A notable development in the SBTi trajectory through 2025 is the ongoing revision of the Corporate Net-Zero Standard. The revision process has been contentious — a proposed amendment that would allow companies to use carbon credits to meet near-term targets generated significant disagreement within the scientific advisory community. The current standard (v1.2) does not permit carbon credits for near-term target achievement (they are permissible only for long-term net-zero residual emissions). Companies setting new near-term targets should verify the current standard version requirements; any changes to credit eligibility in a revised standard would change the target-setting landscape significantly.
What to Prioritize in the Next Twelve Months
For a company with CSRD obligations for financial year 2025 or 2026, the immediate priorities are: complete the double materiality assessment if not yet done; build or verify the Scope 1 and 2 inventory for the base year with documented emission factor sources; begin Scope 3 Category 1 supplier engagement for the top-spend suppliers; and confirm whether the company will need ISAE 3410 limited assurance for the first filing year, and if so, engage the assurance provider early enough for them to observe the inventory collection process rather than only reviewing completed figures.
For US public companies monitoring the SEC situation: build to the final rule's requirements now.

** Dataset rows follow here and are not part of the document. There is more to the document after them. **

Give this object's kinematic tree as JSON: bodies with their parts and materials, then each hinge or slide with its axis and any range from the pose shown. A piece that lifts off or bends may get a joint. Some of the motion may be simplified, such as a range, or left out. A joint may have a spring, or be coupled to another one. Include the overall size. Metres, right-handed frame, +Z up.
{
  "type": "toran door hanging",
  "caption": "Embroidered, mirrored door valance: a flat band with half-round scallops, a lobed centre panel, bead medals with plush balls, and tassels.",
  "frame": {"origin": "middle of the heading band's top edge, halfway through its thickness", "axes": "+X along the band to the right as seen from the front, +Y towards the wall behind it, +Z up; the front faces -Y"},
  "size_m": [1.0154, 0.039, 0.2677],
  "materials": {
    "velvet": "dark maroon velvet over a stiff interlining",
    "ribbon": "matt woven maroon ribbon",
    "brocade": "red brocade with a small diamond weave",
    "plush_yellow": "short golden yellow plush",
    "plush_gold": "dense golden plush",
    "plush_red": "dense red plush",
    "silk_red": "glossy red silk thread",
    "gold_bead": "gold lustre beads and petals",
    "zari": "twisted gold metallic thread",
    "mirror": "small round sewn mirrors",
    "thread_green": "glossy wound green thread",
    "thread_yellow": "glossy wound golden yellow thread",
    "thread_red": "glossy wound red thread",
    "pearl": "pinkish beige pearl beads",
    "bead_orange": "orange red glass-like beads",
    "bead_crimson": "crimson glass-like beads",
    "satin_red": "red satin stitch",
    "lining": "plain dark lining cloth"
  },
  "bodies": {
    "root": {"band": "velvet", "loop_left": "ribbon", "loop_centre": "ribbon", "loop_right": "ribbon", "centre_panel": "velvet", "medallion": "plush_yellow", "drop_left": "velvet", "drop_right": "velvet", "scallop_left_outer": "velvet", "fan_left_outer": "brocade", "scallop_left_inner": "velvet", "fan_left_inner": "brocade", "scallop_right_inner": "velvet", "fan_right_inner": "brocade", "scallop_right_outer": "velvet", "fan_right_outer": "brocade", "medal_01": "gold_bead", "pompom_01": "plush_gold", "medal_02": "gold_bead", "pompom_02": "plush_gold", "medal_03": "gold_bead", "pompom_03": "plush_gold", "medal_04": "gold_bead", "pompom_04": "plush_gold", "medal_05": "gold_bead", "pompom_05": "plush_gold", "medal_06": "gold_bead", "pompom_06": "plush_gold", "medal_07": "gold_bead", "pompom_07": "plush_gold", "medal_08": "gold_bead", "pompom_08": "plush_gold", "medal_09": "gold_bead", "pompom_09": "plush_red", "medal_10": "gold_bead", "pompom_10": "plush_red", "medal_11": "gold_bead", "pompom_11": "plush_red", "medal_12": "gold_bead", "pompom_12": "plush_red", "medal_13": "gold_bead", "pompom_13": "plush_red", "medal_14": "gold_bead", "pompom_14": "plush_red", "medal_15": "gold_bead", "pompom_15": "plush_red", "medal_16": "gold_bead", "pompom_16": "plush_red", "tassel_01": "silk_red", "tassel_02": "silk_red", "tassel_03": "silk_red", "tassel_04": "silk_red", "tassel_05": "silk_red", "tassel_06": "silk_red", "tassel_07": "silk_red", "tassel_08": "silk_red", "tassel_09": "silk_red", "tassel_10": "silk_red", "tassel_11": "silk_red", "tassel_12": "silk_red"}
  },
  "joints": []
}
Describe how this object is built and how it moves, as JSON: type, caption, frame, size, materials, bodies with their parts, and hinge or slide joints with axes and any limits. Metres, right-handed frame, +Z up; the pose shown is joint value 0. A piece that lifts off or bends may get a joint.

A Scope 1 and Scope 2 inventory structured around GHG Protocol methodology with documented emission factors and an audit trail is not only useful for SEC compliance — it is the same foundation required for CSRD, IFRS S2, and California SB 253. The inventory infrastructure built for one framework transfers directly to the others. There is no version of climate disclosure readiness in 2026 that does not include a defensible, annually maintained GHG inventory as its core.